(3D code data)
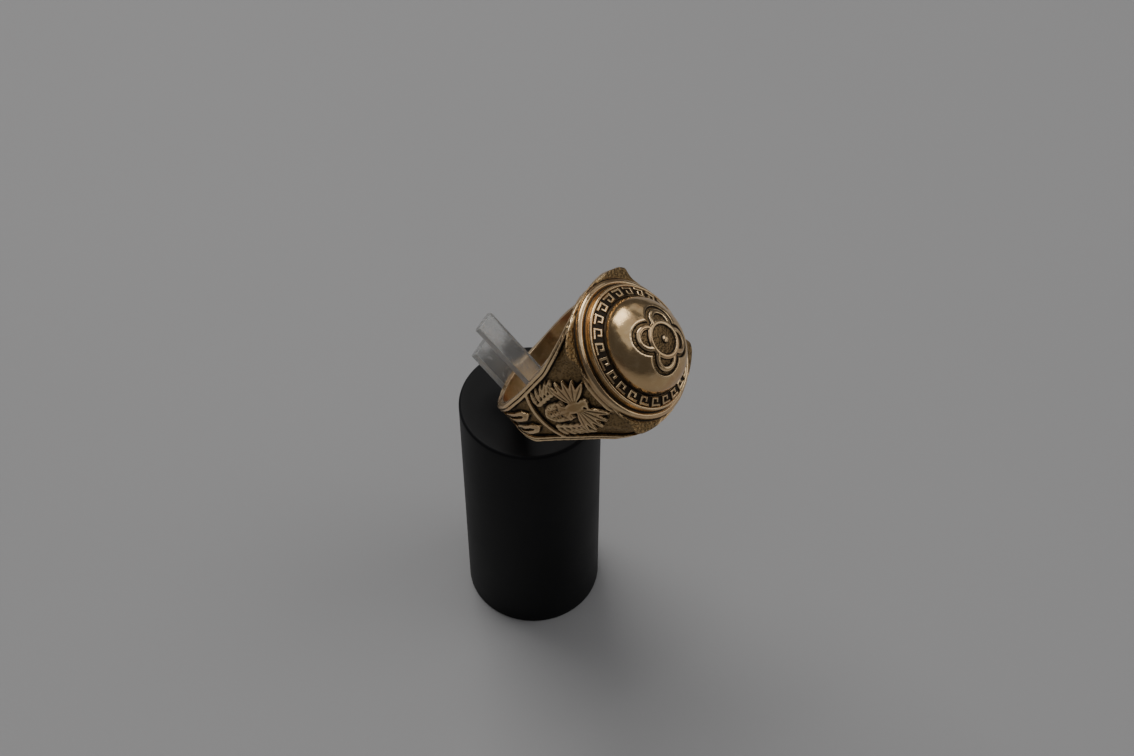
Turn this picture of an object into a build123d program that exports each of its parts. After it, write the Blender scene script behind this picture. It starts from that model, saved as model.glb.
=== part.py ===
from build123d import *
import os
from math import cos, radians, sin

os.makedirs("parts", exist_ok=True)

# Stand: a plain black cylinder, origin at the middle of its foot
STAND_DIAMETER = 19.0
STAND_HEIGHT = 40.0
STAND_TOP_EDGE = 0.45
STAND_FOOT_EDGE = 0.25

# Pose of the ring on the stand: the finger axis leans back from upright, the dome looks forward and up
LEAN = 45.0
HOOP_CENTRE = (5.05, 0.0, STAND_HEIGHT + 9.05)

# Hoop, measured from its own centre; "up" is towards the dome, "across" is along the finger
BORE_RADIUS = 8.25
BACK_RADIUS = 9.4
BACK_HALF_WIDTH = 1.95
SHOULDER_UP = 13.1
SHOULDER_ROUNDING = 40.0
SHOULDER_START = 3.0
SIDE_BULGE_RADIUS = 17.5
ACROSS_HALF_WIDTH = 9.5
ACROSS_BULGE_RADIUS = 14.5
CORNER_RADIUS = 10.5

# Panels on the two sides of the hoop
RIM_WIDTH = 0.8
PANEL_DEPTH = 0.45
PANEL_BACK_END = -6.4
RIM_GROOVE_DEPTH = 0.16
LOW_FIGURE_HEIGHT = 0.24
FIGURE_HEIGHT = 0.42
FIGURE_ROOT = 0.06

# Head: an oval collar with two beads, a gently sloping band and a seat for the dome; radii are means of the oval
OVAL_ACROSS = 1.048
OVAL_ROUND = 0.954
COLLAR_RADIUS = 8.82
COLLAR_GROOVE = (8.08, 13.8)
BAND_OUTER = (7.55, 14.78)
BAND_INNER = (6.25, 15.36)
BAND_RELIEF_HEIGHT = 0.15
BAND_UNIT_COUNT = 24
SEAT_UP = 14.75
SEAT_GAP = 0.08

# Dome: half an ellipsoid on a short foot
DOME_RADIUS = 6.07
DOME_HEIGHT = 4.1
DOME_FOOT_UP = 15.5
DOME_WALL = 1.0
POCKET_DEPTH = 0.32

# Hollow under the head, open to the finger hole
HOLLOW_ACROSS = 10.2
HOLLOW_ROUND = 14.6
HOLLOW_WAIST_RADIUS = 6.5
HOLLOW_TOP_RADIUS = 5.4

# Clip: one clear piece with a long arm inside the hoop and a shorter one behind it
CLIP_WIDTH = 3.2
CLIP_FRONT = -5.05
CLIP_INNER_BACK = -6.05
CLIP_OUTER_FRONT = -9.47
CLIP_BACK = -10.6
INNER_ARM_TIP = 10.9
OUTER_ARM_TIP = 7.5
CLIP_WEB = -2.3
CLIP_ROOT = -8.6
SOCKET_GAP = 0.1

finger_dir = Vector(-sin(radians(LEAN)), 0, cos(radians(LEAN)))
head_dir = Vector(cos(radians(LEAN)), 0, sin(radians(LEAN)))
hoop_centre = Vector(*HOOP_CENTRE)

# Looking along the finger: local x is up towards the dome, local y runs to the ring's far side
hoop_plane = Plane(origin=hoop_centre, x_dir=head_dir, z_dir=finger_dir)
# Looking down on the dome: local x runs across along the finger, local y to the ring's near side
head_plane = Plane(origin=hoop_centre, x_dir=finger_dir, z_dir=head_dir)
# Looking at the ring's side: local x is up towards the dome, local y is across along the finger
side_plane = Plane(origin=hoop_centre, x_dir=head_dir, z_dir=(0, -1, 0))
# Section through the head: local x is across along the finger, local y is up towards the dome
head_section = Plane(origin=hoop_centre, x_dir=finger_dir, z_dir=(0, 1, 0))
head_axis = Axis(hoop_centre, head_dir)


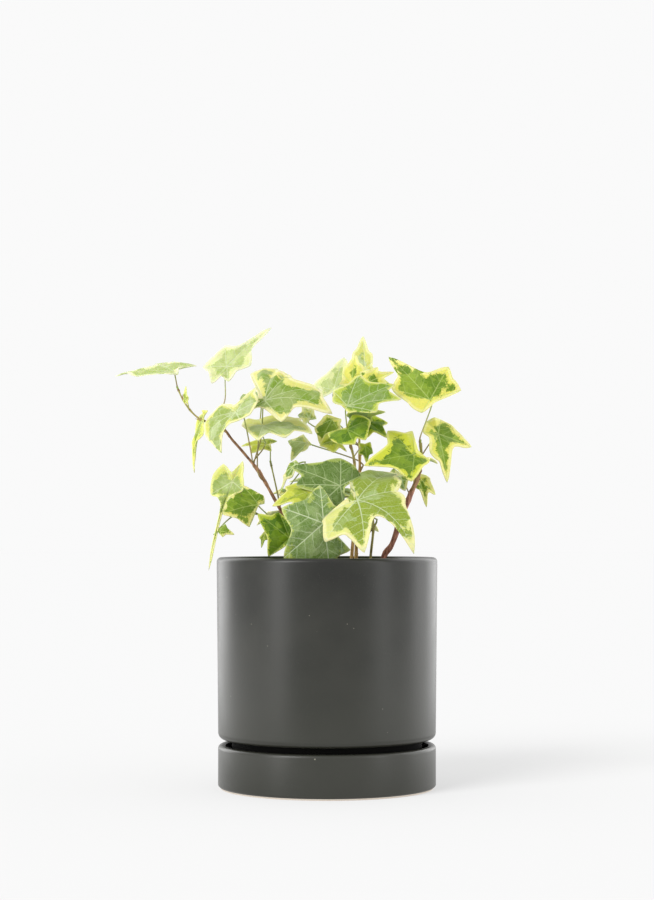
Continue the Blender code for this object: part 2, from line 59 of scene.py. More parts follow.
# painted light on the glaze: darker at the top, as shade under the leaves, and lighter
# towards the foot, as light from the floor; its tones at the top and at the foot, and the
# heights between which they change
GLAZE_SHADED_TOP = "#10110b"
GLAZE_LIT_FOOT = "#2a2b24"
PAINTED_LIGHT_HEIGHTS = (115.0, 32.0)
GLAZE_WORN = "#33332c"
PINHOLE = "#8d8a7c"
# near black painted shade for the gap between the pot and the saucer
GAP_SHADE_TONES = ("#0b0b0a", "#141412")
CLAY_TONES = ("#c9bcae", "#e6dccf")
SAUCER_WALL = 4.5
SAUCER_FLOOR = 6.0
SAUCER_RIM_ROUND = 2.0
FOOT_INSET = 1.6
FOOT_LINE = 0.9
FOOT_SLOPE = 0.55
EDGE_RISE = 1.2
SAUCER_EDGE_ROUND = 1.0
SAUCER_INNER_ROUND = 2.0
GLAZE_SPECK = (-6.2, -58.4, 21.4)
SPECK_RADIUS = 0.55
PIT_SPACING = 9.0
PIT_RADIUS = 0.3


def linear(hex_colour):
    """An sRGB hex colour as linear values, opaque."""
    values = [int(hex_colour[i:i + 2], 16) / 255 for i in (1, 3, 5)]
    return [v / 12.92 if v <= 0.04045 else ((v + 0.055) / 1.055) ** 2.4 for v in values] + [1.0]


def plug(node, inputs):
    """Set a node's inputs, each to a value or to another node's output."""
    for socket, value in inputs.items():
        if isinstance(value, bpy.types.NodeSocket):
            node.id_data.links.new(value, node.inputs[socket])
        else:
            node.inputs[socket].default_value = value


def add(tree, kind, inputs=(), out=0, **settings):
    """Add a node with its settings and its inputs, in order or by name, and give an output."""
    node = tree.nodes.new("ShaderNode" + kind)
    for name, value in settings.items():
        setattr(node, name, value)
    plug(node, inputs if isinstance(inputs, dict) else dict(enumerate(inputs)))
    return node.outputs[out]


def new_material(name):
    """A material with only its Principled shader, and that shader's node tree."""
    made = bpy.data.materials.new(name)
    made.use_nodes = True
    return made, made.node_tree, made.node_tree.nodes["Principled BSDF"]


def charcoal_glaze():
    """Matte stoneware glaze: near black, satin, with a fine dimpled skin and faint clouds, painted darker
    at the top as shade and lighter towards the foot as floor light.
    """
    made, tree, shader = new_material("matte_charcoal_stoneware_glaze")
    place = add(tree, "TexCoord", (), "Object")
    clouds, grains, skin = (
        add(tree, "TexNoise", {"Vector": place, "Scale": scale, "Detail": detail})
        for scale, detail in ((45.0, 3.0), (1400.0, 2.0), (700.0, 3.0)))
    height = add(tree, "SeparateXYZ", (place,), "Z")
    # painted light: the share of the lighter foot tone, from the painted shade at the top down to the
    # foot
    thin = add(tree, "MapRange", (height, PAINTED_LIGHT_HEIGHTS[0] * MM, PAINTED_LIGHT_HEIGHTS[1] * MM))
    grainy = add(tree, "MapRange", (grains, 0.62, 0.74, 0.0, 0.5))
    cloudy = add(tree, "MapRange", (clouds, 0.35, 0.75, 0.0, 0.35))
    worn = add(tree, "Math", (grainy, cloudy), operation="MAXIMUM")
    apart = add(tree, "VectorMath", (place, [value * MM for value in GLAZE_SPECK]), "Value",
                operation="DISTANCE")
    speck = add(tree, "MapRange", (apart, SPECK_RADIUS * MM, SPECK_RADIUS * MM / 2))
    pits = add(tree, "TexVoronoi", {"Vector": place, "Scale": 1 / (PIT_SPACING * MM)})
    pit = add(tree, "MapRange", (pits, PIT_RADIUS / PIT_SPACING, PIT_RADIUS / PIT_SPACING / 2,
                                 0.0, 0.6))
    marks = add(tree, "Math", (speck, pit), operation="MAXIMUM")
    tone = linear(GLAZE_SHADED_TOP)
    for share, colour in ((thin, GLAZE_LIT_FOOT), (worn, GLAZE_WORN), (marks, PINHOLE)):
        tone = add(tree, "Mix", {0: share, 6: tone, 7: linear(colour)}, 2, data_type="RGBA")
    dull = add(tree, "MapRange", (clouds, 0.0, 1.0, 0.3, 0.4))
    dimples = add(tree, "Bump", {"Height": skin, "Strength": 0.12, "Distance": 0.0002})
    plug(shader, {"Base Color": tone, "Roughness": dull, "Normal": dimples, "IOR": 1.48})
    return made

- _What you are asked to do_
Tally the lines that hold the string "scene" and state the total, nothing more.

- _Right answer_
2